begin

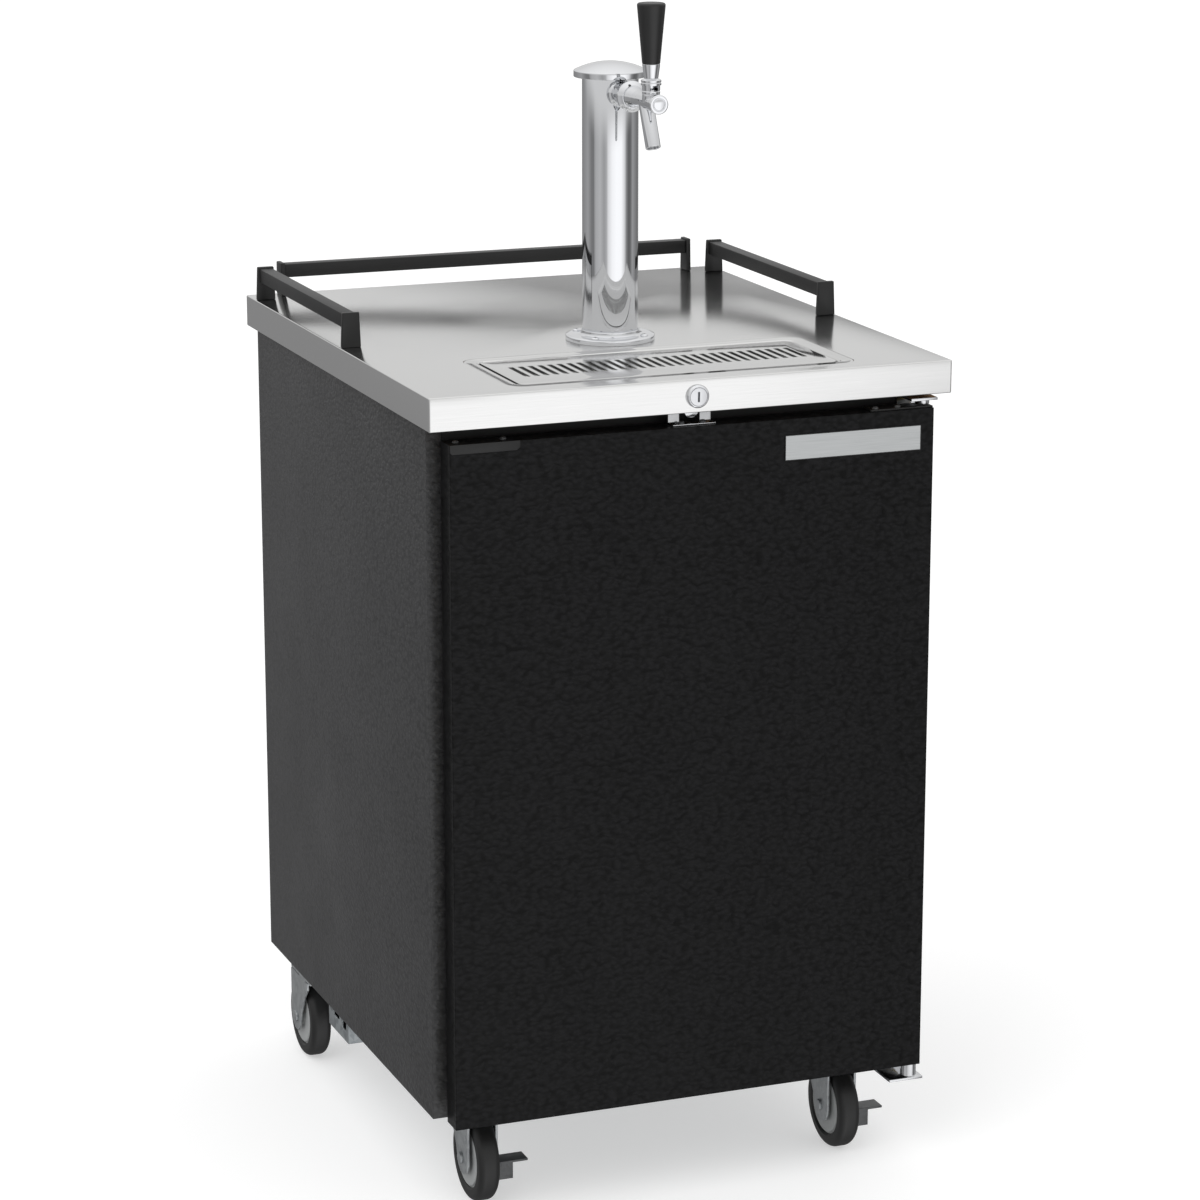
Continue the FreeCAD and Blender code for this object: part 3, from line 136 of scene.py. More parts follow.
def leather_grain(tree, dark, light, rough):
    """Embossed hide pattern: creased cells 5 mm across, with finer wrinkles between them. Its base colour is
    painted shade in the creases and a painted highlight on the pebble tops.
    """
    warp = pattern(tree, "Noise", 14.0, Detail=3.0)
    place = add(tree, "TexCoord")
    bend = (10 * MM,) * 3
    bent = add(tree, "VectorMath", {0: warp.outputs["Color"], 1: bend}, operation="MULTIPLY")
    moved = add(tree, "VectorMath", {0: place.outputs["Object"], 1: bent.outputs[0]}, operation="ADD")
    squeezed = add(tree, "Mapping", {"Vector": moved.outputs[0], "Scale": (0.7, 0.7, 1.3)})
    cells = add(
        tree, "TexVoronoi", {"Vector": squeezed.outputs[0], "Scale": 1 / (5.0 * MM)}, feature="SMOOTH_F1"
    )
    pebbles = ranged(tree, cells.outputs["Distance"], 1.0, 0.0, 0.1, 0.75)
    wrinkles = pattern(tree, "Noise", 2.4, (0.8, 0.8, 1.3), Detail=4.0, Roughness=0.6)
    half_wrinkles = add(tree, "Math", {0: wrinkles.outputs[0], 1: 0.5}, operation="MULTIPLY")
    height = add(tree, "Math", {0: pebbles, 1: half_wrinkles.outputs[0]}, operation="ADD")
    # Painted shade and highlight: the colour follows the height, darker in the creases and lighter on the
    # pebble tops.
    shade = ranged(tree, height.outputs[0], 0.0, 1.0, 0.35, 1.05)
    wear = pattern(tree, "Noise", 120.0, Detail=5.0)
    return {
        "Base Color": tinted(tree, shade, dark, light),
        "Roughness": ranged(tree, wear.outputs[0], rough - 0.05, rough + 0.05),
        "Normal": relief(tree, height.outputs[0], 0.5, 1.0),
    }


def brushed(tree, dark, light, rough, grain, along):
    """Fine parallel scratches: a noise drawn out along the brushing direction."""
    stretch = tuple(0.012 if axis == along else 1.0 for axis in range(3))
    streaks = pattern(tree, "Noise", grain, stretch, Detail=6.0, Roughness=0.7)
    clouds = pattern(tree, "Noise", 160.0, Detail=2.0)
    both = add(tree, "Math", {0: streaks.outputs[0], 1: clouds.outputs[0]}, operation="MULTIPLY")
    return {
        "Base Color": tinted(tree, ranged(tree, streaks.outputs[0], 0.0, 1.0), dark, light),
        "Roughness": ranged(tree, both.outputs[0], rough - 0.02, rough + 0.04, 0.15, 0.4),
        "Normal": relief(tree, streaks.outputs[0], 0.002, 0.5),
    }


def polish(tree, rough, haze):
    """Near-mirror polish with a faint haze that comes and goes over a few centimetres."""
    film = pattern(tree, "Noise", 35.0, Detail=4.0)
    return {"Roughness": ranged(tree, film.outputs[0], rough, rough + haze)}


def moulded(tree, dark, light, rough, texture, depth):
    """Spark-eroded mould texture: fine even pits, and a slow drift in sheen."""
    pits = pattern(tree, "Noise", texture, Detail=3.0, Roughness=0.55)
    drift = pattern(tree, "Noise", 60.0, Detail=2.0)
    return {
        "Base Color": tinted(tree, ranged(tree, drift.outputs[0], 0.0, 1.0), dark, light),
        "Roughness": ranged(tree, pits.outputs[0], rough - 0.05, rough + 0.08),
        "Normal": relief(tree, pits.outputs[0], depth, 0.6),
    }


def spangled(tree, dark, light, rough, size):
    """Crystals of a hot-dip zinc coat: flat cells with their own brightness."""
    crystals = pattern(tree, "Voronoi", size)
    shade = add(tree, "SeparateColor", {0: crystals.outputs["Color"]}).outputs[0]
    fine = pattern(tree, "Noise", 1.5, Detail=3.0)
    return {
        "Base Color": tinted(tree, shade, dark, light),
        "Roughness": ranged(tree, shade, rough - 0.08, rough + 0.08, 0.0, 1.0),
        "Normal": relief(tree, fine.outputs[0], 0.02, 0.4),
    }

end

[Set problem] Output the data above exactly, please, line for line.

[Exercise solution]
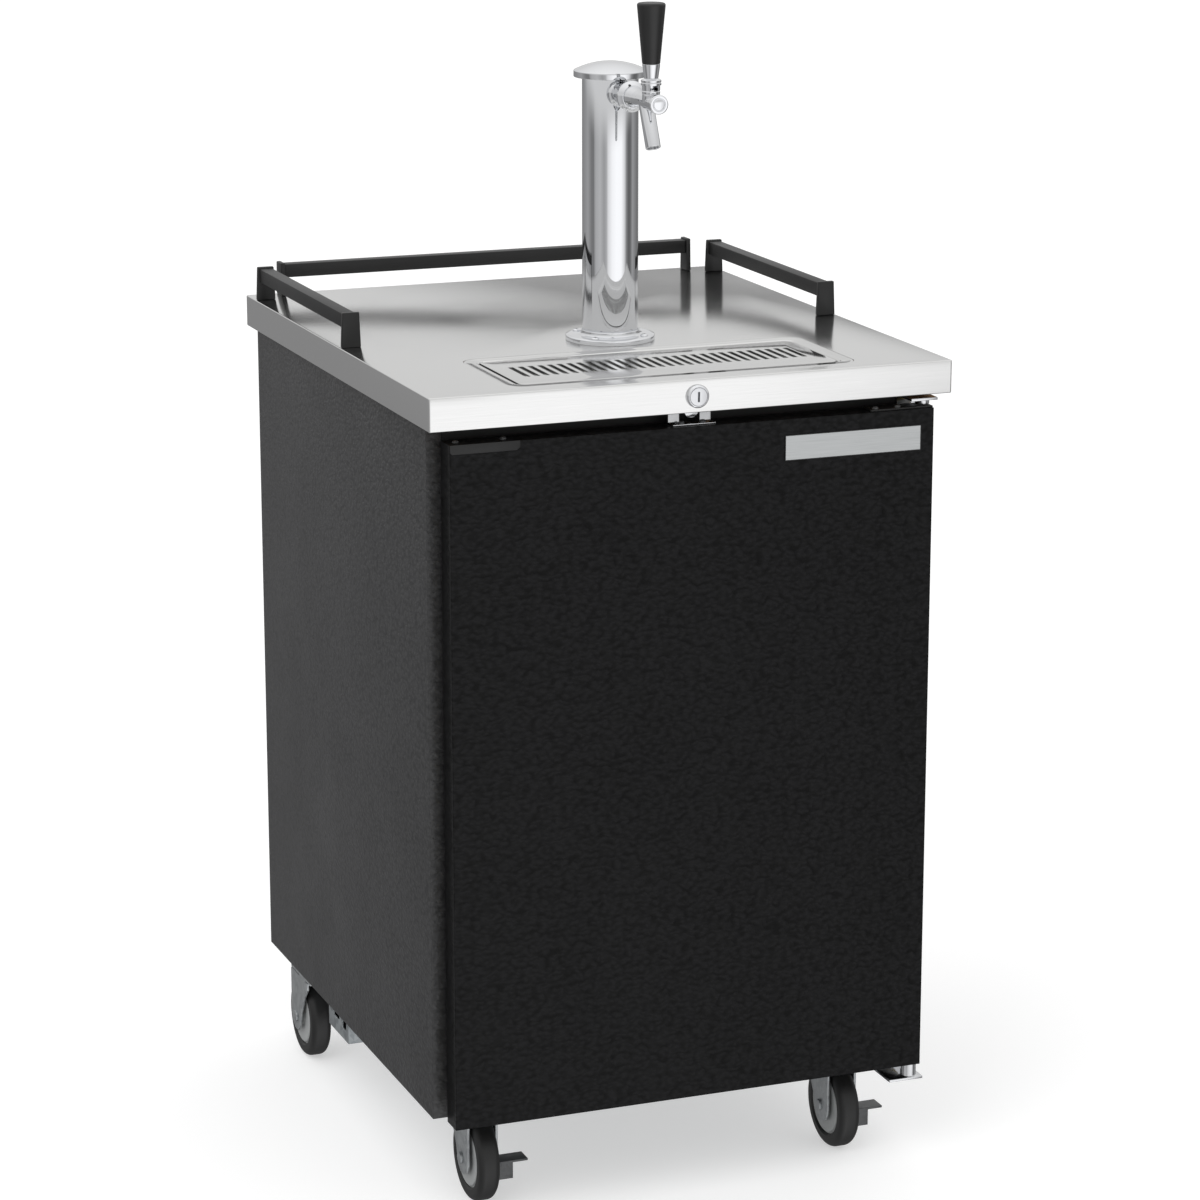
Continue the FreeCAD and Blender code for this object: part 3, from line 136 of scene.py. More parts follow.
def leather_grain(tree, dark, light, rough):
    """Embossed hide pattern: creased cells 5 mm across, with finer wrinkles between them. Its base colour is
    painted shade in the creases and a painted highlight on the pebble tops.
    """
    warp = pattern(tree, "Noise", 14.0, Detail=3.0)
    place = add(tree, "TexCoord")
    bend = (10 * MM,) * 3
    bent = add(tree, "VectorMath", {0: warp.outputs["Color"], 1: bend}, operation="MULTIPLY")
    moved = add(tree, "VectorMath", {0: place.outputs["Object"], 1: bent.outputs[0]}, operation="ADD")
    squeezed = add(tree, "Mapping", {"Vector": moved.outputs[0], "Scale": (0.7, 0.7, 1.3)})
    cells = add(
        tree, "TexVoronoi", {"Vector": squeezed.outputs[0], "Scale": 1 / (5.0 * MM)}, feature="SMOOTH_F1"
    )
    pebbles = ranged(tree, cells.outputs["Distance"], 1.0, 0.0, 0.1, 0.75)
    wrinkles = pattern(tree, "Noise", 2.4, (0.8, 0.8, 1.3), Detail=4.0, Roughness=0.6)
    half_wrinkles = add(tree, "Math", {0: wrinkles.outputs[0], 1: 0.5}, operation="MULTIPLY")
    height = add(tree, "Math", {0: pebbles, 1: half_wrinkles.outputs[0]}, operation="ADD")
    # Painted shade and highlight: the colour follows the height, darker in the creases and lighter on the
    # pebble tops.
    shade = ranged(tree, height.outputs[0], 0.0, 1.0, 0.35, 1.05)
    wear = pattern(tree, "Noise", 120.0, Detail=5.0)
    return {
        "Base Color": tinted(tree, shade, dark, light),
        "Roughness": ranged(tree, wear.outputs[0], rough - 0.05, rough + 0.05),
        "Normal": relief(tree, height.outputs[0], 0.5, 1.0),
    }


def brushed(tree, dark, light, rough, grain, along):
    """Fine parallel scratches: a noise drawn out along the brushing direction."""
    stretch = tuple(0.012 if axis == along else 1.0 for axis in range(3))
    streaks = pattern(tree, "Noise", grain, stretch, Detail=6.0, Roughness=0.7)
    clouds = pattern(tree, "Noise", 160.0, Detail=2.0)
    both = add(tree, "Math", {0: streaks.outputs[0], 1: clouds.outputs[0]}, operation="MULTIPLY")
    return {
        "Base Color": tinted(tree, ranged(tree, streaks.outputs[0], 0.0, 1.0), dark, light),
        "Roughness": ranged(tree, both.outputs[0], rough - 0.02, rough + 0.04, 0.15, 0.4),
        "Normal": relief(tree, streaks.outputs[0], 0.002, 0.5),
    }


def polish(tree, rough, haze):
    """Near-mirror polish with a faint haze that comes and goes over a few centimetres."""
    film = pattern(tree, "Noise", 35.0, Detail=4.0)
    return {"Roughness": ranged(tree, film.outputs[0], rough, rough + haze)}


def moulded(tree, dark, light, rough, texture, depth):
    """Spark-eroded mould texture: fine even pits, and a slow drift in sheen."""
    pits = pattern(tree, "Noise", texture, Detail=3.0, Roughness=0.55)
    drift = pattern(tree, "Noise", 60.0, Detail=2.0)
    return {
        "Base Color": tinted(tree, ranged(tree, drift.outputs[0], 0.0, 1.0), dark, light),
        "Roughness": ranged(tree, pits.outputs[0], rough - 0.05, rough + 0.08),
        "Normal": relief(tree, pits.outputs[0], depth, 0.6),
    }


def spangled(tree, dark, light, rough, size):
    """Crystals of a hot-dip zinc coat: flat cells with their own brightness."""
    crystals = pattern(tree, "Voronoi", size)
    shade = add(tree, "SeparateColor", {0: crystals.outputs["Color"]}).outputs[0]
    fine = pattern(tree, "Noise", 1.5, Detail=3.0)
    return {
        "Base Color": tinted(tree, shade, dark, light),
        "Roughness": ranged(tree, shade, rough - 0.08, rough + 0.08, 0.0, 1.0),
        "Normal": relief(tree, fine.outputs[0], 0.02, 0.4),
    }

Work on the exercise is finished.